The most significant changes in the Fed's language have to do with the lower-than-expected inflation rates we've been seeing. The March FOMC statement blamed lower inflation on low energy prices, but now the FOMC acknowledges that core inflation (excluding food and energy) is weak. The exact wording of the statement says, "On a 12-month basis, overall inflation and inflation for items other than food and energy have declined and are running below 2 percent."
This is a potentially dovish sign for investors. One of the Fed's mandates is to keep inflation in check, and the way it combats inflation is by raising interest rates. If inflation is slow, it's tougher to make the case that interest rates need to rise.
The bottom line
To be clear, there weren't any big surprises here. Not only did most experts expect rates to remain unchanged, but the FOMC was widely expected to address slowing inflation in its statement. This is why the stock market didn't react very much to the statement one way or the other.

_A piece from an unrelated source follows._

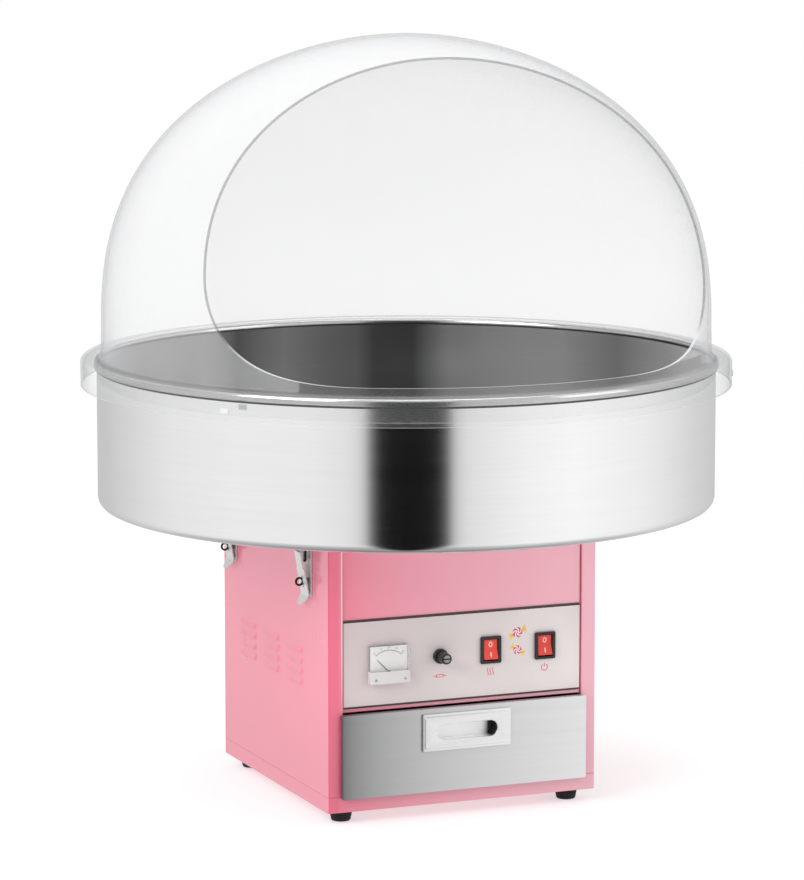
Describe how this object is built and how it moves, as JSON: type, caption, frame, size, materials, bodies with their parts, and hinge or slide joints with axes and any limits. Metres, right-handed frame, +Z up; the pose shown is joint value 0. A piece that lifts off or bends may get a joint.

In a nutshell, the Fed is grappling with mixed economic signals. On one hand, unemployment remains near a 50-year low and GDP (gross domestic product) growth has been well in excess of expectations. Plus, the stock market is at an all-time high. On the other hand, economists generally expect some degree of inflation after 10 years of economic expansion, and we're just not seeing it.
Because of these conflicting factors, it's tough to make the case that interest rates should be changed one way or the other. A rate cut would essentially be attempting to stimulate an economy that's already firing on all cylinders. And an interest rate hike would be trying to combat inflation that doesn't exist in anything close to the Fed's target.
Until the economy's temperature gauge is clearly moving toward hot or cold, it's likely that the FOMC will keep up its wait-and-see approach.